Cloning, Building, and Compiling H/FOSS Project: Open Trip Planner

Cloning and Building

We were able to clone the project, Open Trip Planner, from Github. Working from OTP’s “Getting OTP” documentation, we went through the steps, which were all seemingly simple enough. We downloaded openJDK 8, maven, and git. Then, we cloned the project and ran a build and clean through Maven command. Initially, we received a “build failure” result with the error message outputted to the screen that we needed a higher version of Maven. On further inspection, we discovered that the version of Maven that we downloaded, which was the default that OTP told us to use in the command line, was an older version of Maven. Updating Maven proved more difficult than we thought. After searching for a solution through trial and error, we finally found a very recent tutorial that was extremely helpful. We downloaded the newer Maven and made sure it had downloaded correctly.
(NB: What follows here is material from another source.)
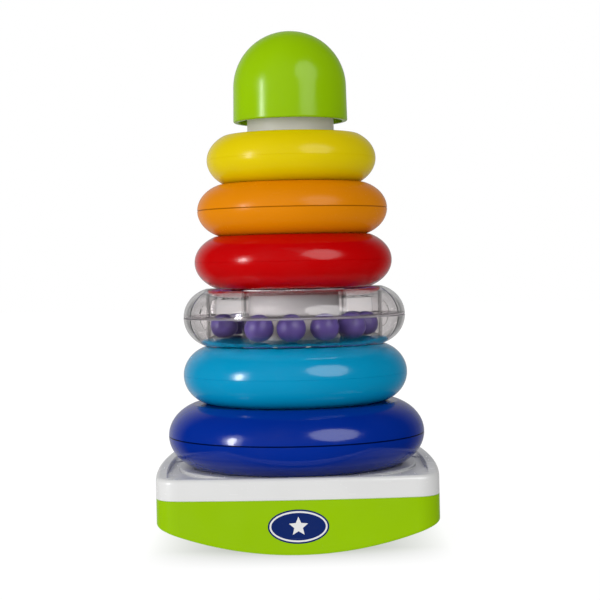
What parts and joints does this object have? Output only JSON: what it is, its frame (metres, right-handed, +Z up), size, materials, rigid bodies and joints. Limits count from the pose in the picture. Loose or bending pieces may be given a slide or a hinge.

Therefore, we ran the command to build OTP and “clean package” once again. After a few minutes, once we all got the message “build success”, we tried to compile it. This proved troublesome because we had to decide whether to compile it on the command line, Eclipse, NetBeans, or some other compiler. After some research, it seemed as if Eclipse would be too complicated for this complex project; therefore, one group member tried to compile it on NetBeans and another on the command line from the terminal. This was easier said than done. We debated on if we should abandon OTP and start another; however, we decided to continue with OTP.

Compiling and Tests

Downloading NetBeans on Ubuntu was tricky as first because the NetBeans Linux installation instructions produced errors on Ubuntu. Once again, a team member searched for a NetBeans tutorial for installation on Ubuntu and followed instruction from ubuntuhandbook.org. Their steps were very straightforward and there were no problems downloading NetBeans. Once the project was opened in NetBeans, everything seemed to be running great since there was no code underlined in red. A few tests ran with success; however, NetBeans decided to download a bunch of plugins randomly and after that, the tests would no longer run with failed exception messages in the output that it needed a different Maven plugin, which was not found. It also seems that NetBeans has duplicated the dependencies in that it downloaded them twice and that is the reason for the fail.

Experience

Overall, the trial and error process taught a lot in how to figure out other ways to do a task when one way would not work. Although frustrating at times because OTP was more complex than realized (code seemed very organized), the “build success” we received boosted our confidence. The plugins for Maven and running the tests gave us difficulty. However, our greatest problem was scheduling meeting times to work on the project because we all have very different schedules. However, once we found a time, we successfully built OTP on Ubuntu. The tests seemed to have failed because of the other dependencies such as getting data for different cities to use and various other files that OTP requires.